Yala is 1,084 kilometres south of Bangkok by road. One can take Highway 4 (Thanon Phetkasem) from Bangkok to Prachuap Khiri Khan, and Chumphon, then onto Highway 41 through Thung Song, Phatthalung, Hat Yai, Pattani, and Yala.
There is no direct flight to Yala but Thai Airways International offers flights from Bangkok to Hat Yai. From Hat Yai one can either take the train, bus, taxi, or air-conditioned van to Yala. Please call Thai Airways at 1566, 0 2280 0060, 0 2628 2000 for more information.
Yala is 1,055 kilometres from Bangkok by rail. The State Railway Authority of Thailand operates daily rapid and express train services from Bangkok to Yala. Trains leaves the Bangkok Railway Station at 0.25 p.m., 2.45 p.m. and 3.50 p.m. For more information please call Travelling Service Unit, Bangkok Railway Station at tel: 1690, 0 2223 7010 and 0 2223 7020 or visit www.srt.or.th.
To/from Bangkok: Air-con buses by The Transport Co. Ltd (บริษัท ขนส่ง จำกัด (บขส.), bor-kor-sor) run between Bangkok southern bus terminal (สายใต้, sai-tai) and Yala bus terminal daily. The distance is ~1089km and normally takes 14 hours.
Air-conditioned bus services are run daily between Bangkok and Yala from the Southern Bus Terminal. Departure times from Bangkok are as follows:
For further information please call the Southern Bus Terminal at tel: 0 2435 1119-200.

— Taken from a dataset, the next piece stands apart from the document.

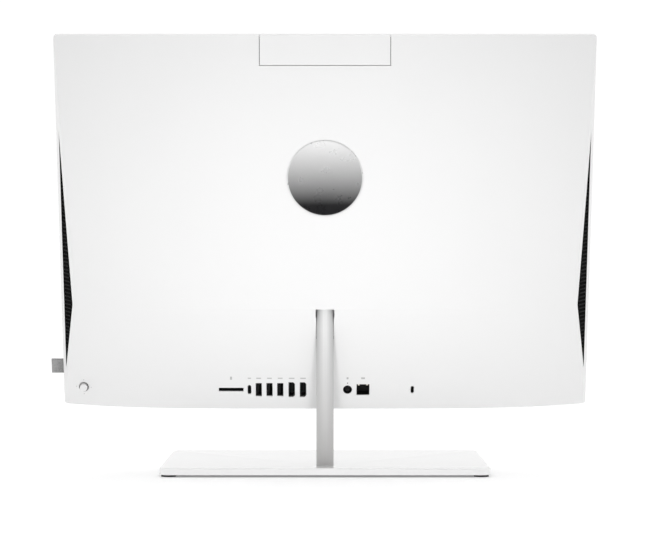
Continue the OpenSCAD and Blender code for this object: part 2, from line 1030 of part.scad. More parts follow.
module wireless_card() {
    color(steel_grey)
        on_panel() {
            layer(board_back + 1.6, board_back + 2.4)
                area(142.5, 172.8, 84, 106);
            layer(board_back + 2.3, board_back + 3.8)
                area(147, 168, 86.5, 103.5);
        }
}

module coin_cell() {
    color([0.78, 0.78, 0.78])
        on_panel()
            layer(board_back, board_back + 3.2)
                translate([146, 135])
                    circle(10);
}

drive_right = -216;
drive_left = -116;
drive_low = 130;
drive_high = 200;
drive_front = chassis_back + 1;

module hard_drive() {
    color([0.75, 0.75, 0.76])
        on_panel() {
            layer(drive_front, drive_front + 5.6)
                area(drive_right, drive_left, drive_low, drive_high);
            layer(drive_front + 5.5, drive_front + 7)
                translate([(drive_right + drive_left) / 2, (drive_low + drive_high) / 2])
                    rounded(94, 64, 6);
        }
}

// Folded tray with two side walls and four fixing tabs
module drive_bracket() {
    color(steel_grey)
        on_panel() {
            layer(chassis_back, drive_front - fit) {
                area(drive_right - 2, drive_left + 2, drive_low - 2, drive_high + 2);
                for (x = [drive_right + 8, drive_left - 16])
                    area(x, x + 8, drive_low - 10, drive_high + 10);
            }
            for (w = [drive_low - 2, drive_high + 1])
                layer(chassis_back, drive_front + 4)
                    area(drive_right, drive_left, w, w + 1);
        }
}

// Shallow sealed box with an oval driver facing the front
module speaker() {
    mid_x = (speaker_in + speaker_out) / 2;
    mid_h = (speaker_low + speaker_high) / 2;
    color(soft_black)
        on_panel() {
            difference() {
                layer(4, 15)
                    area(speaker_in, speaker_out, speaker_low, speaker_high);
                layer(5.2, 13.8)
                    area(speaker_in + 1.2, speaker_out - 1.2, speaker_low + 1.2, speaker_high - 1.2);
                layer(3, 6)
                    translate([mid_x, mid_h])
                        rounded(58, 30, 14);
            }
            translate([mid_x, 0, mid_h])
                difference() {
                    layer(4.2, 13)
                        rounded(57.6, 29.6, 13.8);
                    layer(4, 5.4)
                        rounded(50, 22, 10);
                }
        }
}

module speaker_left() {
    speaker();
}

module speaker_right() {
    mirror([1, 0, 0])
        speaker();
}

module antennas() {
    color(copper)
        on_panel()
            both_sides()
                layer(frame_depth + 0.4, frame_depth + 1)
                    area(120, 168, 350, 372);
}

// ---------------------------------------------------------------- sockets
// Every socket stands on the board and faces the rear
module card_reader() {
    color([0.6, 0.6, 0.6])
        on_panel()
            translate([card_x, 0, port_h])
                difference() {
                    layer(board_back, port_back)
                        square([28, 6.4], center = true);
                    layer(board_back + 1.5, port_back + 1)
                        square([24.4, 2.6], center = true);
                }
}

module usb_c_port() {
    color(steel_grey)
        on_panel()
            translate([usb_c_x, 0, port_h])
                difference() {
                    layer(board_back, port_back)
                        rounded(3.3, 9, 1.6);
                    layer(board_back - 1, port_back + 1)
                        rounded(2.6, 8.3, 1.25);
                }
}

module usb_a_ports() {
    color(steel_grey)
        on_panel()
            difference() {
                layer(board_back, port_back)
                    usb_a_places()
                        square([5.8, 13.3], center = true);
                layer(board_back - 1, port_back + 1)
                    usb_a_places()
                        square([5.1, 12.5], center = true);
            }
}

module video_ports() {
    color(steel_grey)
        on_panel()
            difference() {
                layer(board_back, port_back)
                    video_places()
                        mirror([1, 0])
                            video_outline(5.5, 15.1, 1.6);
                layer(board_back - 1, port_back + 1)
                    video_places()
                        mirror([1, 0])
                            video_outline(4.6, 14.2, 1.5);
            }
}

// Plastic middles of the metal-clad sockets: a floor and a contact tongue in each
module port_cores() {
    color(soft_black)
        on_panel() {
            layer(board_back, board_back + 1.5) {
                usb_a_places()
                    square([4.9, 12.3], center = true);
                video_places()
                    square([4.2, 10.6], center = true);
                translate([usb_c_x, port_h])
                    square([2.3, 6.4], center = true);
            }
            layer(board_back + 1, port_back - 1.5) {
                usb_a_places()
                    translate([1, 0])
                        square([1.9, 11.2], center = true);
                video_places()
                    square([1.3, 10.4], center = true);
                translate([usb_c_x, port_h])
                    square([0.7, 6.2], center = true);
            }
        }
}

// Round power socket: a ring-shaped hollow around a central post with a fine hole
dc_post_r = 2.4;
dc_hole_r = 4;
dc_floor = 18.5;
dc_face = 29.4;

module dc_jack() {
    color(soft_black)
        on_panel()
            translate([dc_x, 0, port_h]) {
                difference() {
                    union() {
                        layer(board_back, port_back - 6)
                            square([10, 12], center = true);
                        layer(board_back, dc_face)
                            circle(4.5);
                    }
                    layer(dc_floor, dc_face + 1)
                        circle(dc_hole_r);
                }
                difference() {
                    layer(dc_floor - 1, dc_face - 1)
                        circle(dc_post_r);
                    layer(dc_floor + 2, dc_face)
                        circle(0.6);
                }
            }
}

module power_light() {
    color([0.9, 0.9, 0.9])
        on_panel()
            translate([dc_x, 0, light_h])
                layer(board_back, back_depth(dc_x, light_h) - 0.1)
                    circle(0.6);
}

module lan_port() {
    color([0.55, 0.55, 0.56])
        on_panel()
            translate([lan_x, 0, port_h])
                difference() {
                    layer(board_back, port_back)
                        translate([0, 0.8])
                            square([15.4, 14.4], center = true);
                    layer(board_back + 1.2, port_back + 1)
                        lan_mouth();
                }
}

// Steel plate behind the lock slot, on a leg that stands on the chassis
module lock_plate() {
    color(dark_steel)
        on_panel()
            difference() {
                union() {
                    layer(port_back - 2, port_back)
                        area(lock_x - 11, lock_x + 9, port_h - 6, port_h + 8);
                    layer(chassis_back, port_back)
                        area(lock_x - 11, lock_x - 9, port_h - 6, port_h + 8);
                }
                layer(port_back - 5, port_back + 1)
                    translate([lock_x, port_h])
                        rounded(3.1, 7.3, 1.5);
            }
}

// ---------------------------------------------------------------- badge and marks
module badge() {
    color(badge_grey)
        on_panel()
            on_back(0, badge_h)
                translate([0, 0, -0.55])
                    difference() {
                        cylinder(r = badge_r, h = 0.75);
                        translate([0, 0, 0.6])
                            cylinder(r = badge_r - 2.5, h = 1);
                    }
}

module mark(x, w, size_x, size_w) {
    on_back(x, w)
        translate([-size_x / 2, -size_w / 2, 0.03])
            cube([size_x, size_w, 0.07]);
}

// Plain printed marks above the sockets and four dots around the control stick
module port_marks() {
    color([0.7, 0.7, 0.7])
        on_panel() {
            mark(card_x, marks_h, 2, 3.4);
            for (i = [-1 : 1])
                mark(usb_a_x + i * usb_a_pitch, marks_h, 4.8, 1.1);
            mark(usb_c_x, marks_h, 3.2, 1.1);
            for (i = [-1, 1])
                mark(video_x + i * video_pitch / 2, marks_h, 5.6, 1.1);
            mark(dc_x, marks_h, 2, 2.2);
            mark(lan_x, marks_h, 3.8, 1.9);
            for (i = [0 : 3])
                on_back(stick_x + 7.6 * cos(90 * i), stick_h + 7.6 * sin(90 * i))
                    translate([0, 0, 0.03])
                        cylinder(r = 0.5, h = 0.07);
        }
}

// ---------------------------------------------------------------- pop-up camera
camera_front = frame_depth + 0.6;
camera_low = body_h - camera_h;
slide_thick = 0.7;
slide_low = camera_low - 30;
lens_h = body_h - 9;

// Two angle strips that hold the camera's slide plate
module camera_rails() {
    side = camera_w / 2 + 2;
    color(dark_steel)
        on_panel()
            both_sides() {
                layer(camera_front - 0.4, camera_front + 1.8)
                    area(side + fit, side + 2.2, slide_low - 4, camera_low + 10);
                layer(camera_front + slide_thick + fit, camera_front + 1.8)
                    area(side - 1.4, side + 0.5, slide_low - 4, camera_low - 4);
            }
}

module camera_housing() {
    half = camera_w / 2;
    color(satin_white)
        on_panel()
            difference() {
                union() {
                    translate([-half, 0, 0])
                        rotate([90, 0, 90])
                            linear_extrude(camera_w)
                                polygon([
                                    [camera_front, camera_low],
                                    [mid_depth(camera_low), camera_low],
                                    [top_depth, body_h],
                                    [camera_front, body_h]
                                ]);
                    layer(camera_front, camera_front + slide_thick)
                        area(-half - 2, half + 2, slide_low, camera_low - 1);
                    layer(camera_front, camera_front + slide_thick)
                        area(-half, half, camera_low - 2, camera_low + 1);
                }
                layer(camera_front - 1, camera_front + 0.9)
                    translate([0, lens_h])
                        rounded(90.2, 12.2, 6);
                layer(camera_front, camera_front + 2.8)
                    translate([0, lens_h])
                        square([26, 9], center = true);
            }
}

module camera_window() {
    color(soft_black)
        on_panel()
            layer(camera_front, camera_front + 0.8)
                translate([0, lens_h])
                    rounded(90, 12, 5.9);
}

module camera_module() {
    color([0.12, 0.12, 0.14])
        on_panel() {
            layer(camera_front + 0.9, camera_front + 2)
                translate([0, lens_h])
                    circle(3);
            layer(camera_front + 1.9, camera_front + 2.7)
                translate([0, lens_h])
                    square([25, 8.4], center = true);
        }
}

// ---------------------------------------------------------------- control stick
// A spring-loaded plunger carries a gimbal ring, and the ring carries the stick
stick_pivot = 11.6;
axle_r = 0.4;

module at_stick() {
    on_panel()
        translate([stick_x, 0, stick_h])
            children();
}

module stick_housing() {
    color(soft_black)
        at_stick()
            difference() {
                layer(chassis_back, 12.6)
                    rounded(10.4, 10.4, 1);
                layer(chassis_back + 0.5, 14)
                    circle(4.1);
            }
}

module stick_plunger() {
    color([0.3, 0.3, 0.3])
        at_stick()
            difference() {
                layer(chassis_back + 1.2, 12.4)
                    circle(4);
                layer(chassis_back + 1.7, 13)
                    circle(3.3);
                translate([0, stick_pivot, 0])
                    rotate([0, 90, 0])
                        cylinder(r = axle_r + 0.05, h = 10, center = true);
            }
}

module stick_gimbal() {
    color(steel_grey)
        at_stick() {
            difference() {
                layer(stick_pivot - 0.6, stick_pivot + 0.6)
                    circle(2.9);
                layer(stick_pivot - 1, stick_pivot + 1)
                    circle(2);
                translate([0, stick_pivot, 0])
                    cylinder(r = axle_r + 0.05, h = 10, center = true);
            }
            both_sides()
                translate([2.6, stick_pivot, 0])
                    rotate([0, 90, 0])
                        cylinder(r = axle_r, h = 1.2);
        }
}

module stick_cap() {
    cap_r = 3.8;
    cap_back = back_depth(stick_x, stick_h) + 4.4;
    color(satin_white)
        at_stick() {
            layer(stick_pivot - 0.7, cap_back - 2)
                circle(1.4);
            translate([0, stick_pivot, 0])
                cylinder(r = axle_r, h = 5.4, center = true);
            layer(back_depth(stick_x, stick_h) - 1.2, cap_back - 0.8)
                circle(cap_r);
            translate([0, cap_back - 0.8, 0])
                rotate([90, 0, 0])
                    rotate_extrude()
                        translate([cap_r - 0.8, 0])
                            circle(0.8);
            layer(cap_back - 1, cap_back)
                circle(cap_r - 0.8);
        }
}

base_cover();
base_weight();
base_feet();
base_screws();
neck_foot();
neck_bar();
hinge_barrel();
hinge_pin();
friction_washers();
hinge_nuts();
hinge_bracket_left();
hinge_bracket_right();
bracket_screws();
display_frame();
screen_glass();
lcd_panel();
speaker_fabric();
speaker_carrier();
fabric_tab();
chassis_plate();
rear_cover();
side_vent_left();
side_vent_right();
motherboard();
board_screws();
processor();
heat_sink();
heat_pipes();
fin_stack();
fan_housing();
fan_rotor();
memory_socket();
memory_modules();
ssd_module();
wireless_card();
coin_cell();
hard_drive();
drive_bracket();
speaker_left();
speaker_right();
antennas();
card_reader();
usb_c_port();
usb_a_ports();
video_ports();
port_cores();
dc_jack();
power_light();
lan_port();
lock_plate();
badge();
port_marks();
camera_rails();
camera_housing();
camera_window();
camera_module();
stick_housing();
stick_plunger();
stick_gimbal();
stick_cap();
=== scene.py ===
"""Looks for the all in one computer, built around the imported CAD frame."""

import json
import math

import bpy
import numpy as np
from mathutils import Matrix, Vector


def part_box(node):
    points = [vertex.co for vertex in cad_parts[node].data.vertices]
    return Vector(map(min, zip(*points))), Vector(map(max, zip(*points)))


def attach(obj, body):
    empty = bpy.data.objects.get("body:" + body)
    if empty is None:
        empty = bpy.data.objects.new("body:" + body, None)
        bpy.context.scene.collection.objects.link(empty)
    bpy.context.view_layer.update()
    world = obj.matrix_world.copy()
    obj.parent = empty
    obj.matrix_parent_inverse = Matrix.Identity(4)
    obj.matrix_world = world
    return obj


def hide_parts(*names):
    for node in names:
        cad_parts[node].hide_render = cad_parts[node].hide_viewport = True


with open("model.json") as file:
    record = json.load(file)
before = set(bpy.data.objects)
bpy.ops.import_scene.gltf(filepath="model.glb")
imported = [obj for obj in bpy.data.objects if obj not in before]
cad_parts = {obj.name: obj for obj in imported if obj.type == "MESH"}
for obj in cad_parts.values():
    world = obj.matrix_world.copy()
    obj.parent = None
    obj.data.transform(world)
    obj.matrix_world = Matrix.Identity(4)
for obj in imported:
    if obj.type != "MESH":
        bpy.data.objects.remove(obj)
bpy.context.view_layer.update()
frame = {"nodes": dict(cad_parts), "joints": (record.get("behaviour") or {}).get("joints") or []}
MM = 0.001

# ------------------------------------------------------------------ panel frame
# Every place on the leaning body is given as (x, n, w) from the hinge axis: x across,
# n towards the rear and w up the body, all in metres.
joints = {j["name"]: j for j in frame["joints"]}
HINGE = Vector(joints["tilt_hinge"]["pos_m"])
UP_PANEL = Vector(joints["camera_lift"]["axis"])
OUT_PANEL = Vector(joints["fan_spin"]["axis"])


def on_panel(x, n, w):
    """A place on the leaning body, as a point in the shared frame."""
    return HINGE + Vector((x, 0, 0)) + OUT_PANEL * n + UP_PANEL * w


def node_points(name):
    """Every vertex of a CAD node, in the shared frame."""
    mesh = frame["nodes"][name].data
    co = np.empty(len(mesh.vertices) * 3)
    mesh.vertices.foreach_get("co", co)
    return co.reshape(-1, 3)


def panel_points(name):
    """The (x, n, w) of every vertex of a CAD node."""
    rel = node_points(name) - np.array(HINGE)
    return np.stack([rel[:, 0], rel @ np.array(OUT_PANEL), rel @ np.array(UP_PANEL)], 1)


def panel_box(name):
    """Lowest and highest (x, n, w) of a CAD node."""
    local = panel_points(name)
    return local.min(0), local.max(0)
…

Thai Doen Rot Co.,Ltd (tel: 0 2435 7424) operates a daily bus service from Bangkok to Betong. The bus leaves the Southern Bus Terminal at 4 p.m.
To/from Sungai Kolok
Mini bus for 120 Baht or by train for 20 baht. The travel takes about 2 hours, be awarded that train may be slower. Minibusses depart to the left as you exit the train station. Minibusses also depart to Narathiwat from this same location for 100 Baht
Mini van (air-con) for 120 Baht or shared Taxi for 130 Baht (April, 2014). The Mini van and Taxi takes about 2 hours, the Taxi is usually faster because it usually don't pick up people on the way. The mini van stops along the way to take travelers who arranged a stop with the company. The mini van is located about 120 meters north of the clock tower on Sukhayang Road (East side) in Beton, the share taxi is about 80 meters north of the clock tower on Sukhayang Road (West side) in Beton.

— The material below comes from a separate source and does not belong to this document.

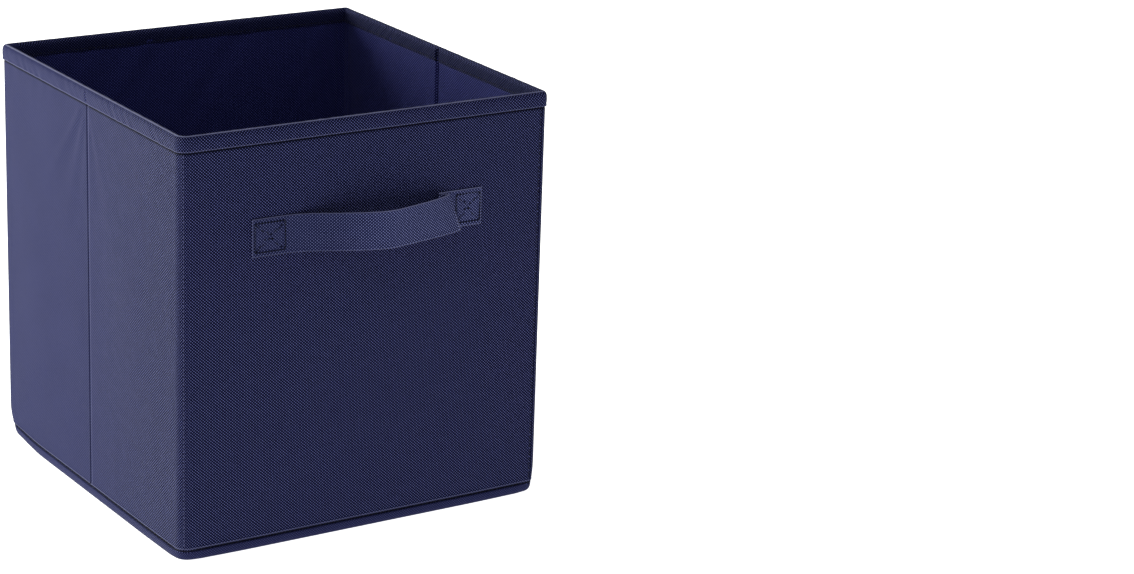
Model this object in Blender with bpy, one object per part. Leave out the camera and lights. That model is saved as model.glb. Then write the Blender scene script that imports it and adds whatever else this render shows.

Because of the recent bombings your cell phone's SIM card will be disabled on the way down here. You will still have data access. Go to Telewiz to register your SIM in Yala. (+66-(0)73-228-900-2) you'll need to show your passport and provide a fingerprint.
There are street stalls and small restaurants all over Yala. Like the rest of Thailand you are never far away from food. Yala is not used to westerners or tourists so just smile a lot and point at the food you want. Many people understand rudimentary english so say the kind of meat you want and go from there there.

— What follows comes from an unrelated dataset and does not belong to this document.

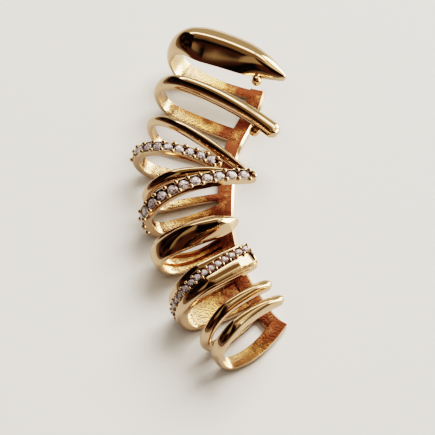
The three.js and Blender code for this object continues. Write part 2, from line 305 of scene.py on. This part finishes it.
def stationAt(hoop, place):
    # place runs from -1 at the root, through 0 at the bend, to 1 at the tip
    front, share = place >= 0, abs(place)
    inner, end, bow, bend = limbOf(hoop, front)
    x = lerp(inner, end[0], share)
    y = lerp(hoop["left"][1], end[1], share) + 4 * bow * share * (1 - share)
    lift = math.sqrt(max(0.0, 1 - (1 - min(share / bend, 1)) ** 2))
    z = lerp(channelMiddle, channelRoof + hoop["rise"] if front else channelFloor, lift)
    if front and share > bend:
        z -= hoop["drop"] * ((share - bend) / (1 - bend)) ** 2
    bendHeading = (headingAt(hoop, True, 0) + headingAt(hoop, False, 0)) / 2
    heading = lerp(bendHeading, headingAt(hoop, front, share), ease(share / bend))
    rootWidth, bendWidth, *frontWidths = hoop["widths"]
    rootThick, bendThick, crownThick, tipThick = hoop["thick"]
    if front:
        width = along(frontPlaces, [bendWidth, *frontWidths], share)
        thick = along([0, bend, crownEnd, 1], [bendThick, crownThick, crownThick, tipThick], share)
    else:
        width = lerp(bendWidth, rootWidth, ease(share / rootWidthFrom))
        thick = lerp(bendThick, rootThick, min(share / bend, 1))
    point = np.array([x, y + hoop["lean"] * (z - channelMiddle), z])
    return point, heading, width, thick


def frameAt(hoop, place):
    # a section's axes: across the hoop, and outwards from the channel
    step = 1e-3   # the direction is taken over this step of the way
    point, heading, width, thick = stationAt(hoop, place)
    forward = stationAt(hoop, min(place + step, 1))[0] - stationAt(hoop, max(place - step, -1))[0]
    forward /= np.linalg.norm(forward)
    across = np.array([-math.sin(heading), math.cos(heading), 0.0])
    across -= forward * across.dot(forward)
    across /= np.linalg.norm(across)
    return {"point": point, "across": across, "out": np.cross(forward, across),
            "forward": forward, "width": width, "thick": thick, "place": place}


def stationPlaces(hoop):
    frontBend, backBend = limbOf(hoop, True)[3], limbOf(hoop, False)[3]
    back, bend, front, tip = (fineness[key] for key in ("back", "bend", "front", "tip"))
    tipShare = tipLength["fine"] / (hoop["tip"][0] - hoop["left"][0])
    places = [-lerp(1, backBend, i / back) for i in range(back)]
    places += [-backBend * (1 - math.cos(i / bend * math.pi / 2)) for i in range(bend, 0, -1)]
    places += [frontBend * (1 - math.cos(i / bend * math.pi / 2)) for i in range(bend)]
    places += [lerp(frontBend, 1 - tipShare, i / front) for i in range(front)]
    places += [1 - tipShare * (1 - math.sin(i / tip * math.pi / 2)) for i in range(tip + 1)]
    return places


def corner(centre, radius, start, turns=4):
    # a quarter turn of a small round edge
    return [(centre[0] + radius * math.cos(start + i / turns * math.pi / 2),
             centre[1] + radius * math.sin(start + i / turns * math.pi / 2)) for i in range(turns + 1)]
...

There are a few watering holes, but keep in mind this is a majority Muslim area and you may offend someone with your drinking. Alcohol is available and drank in considerable quantities by the local non-Muslims, but getting inebriated and making a ruckus is not advisable. Prices here are very reasonable.
In 2004, long-simmering resentment in the southern-most Muslim-majority provinces burst into violence in Narathiwat, Pattani and Yala provinces. Some rebel groups have threatened foreigners, and three foreigners were killed in bombings in Hat Yai (in neighbouring Songkhla Province) in September 2006, but while targets have included hotels, karaoke lounges and shopping malls, westerners have not been singled out for attacks. If you are polite, respectful and smile a lot you don't have much to worry about. Do not dress in overly revealing clothing. There are soldiers all over the town, but they are there to keep you safe and keep the peace.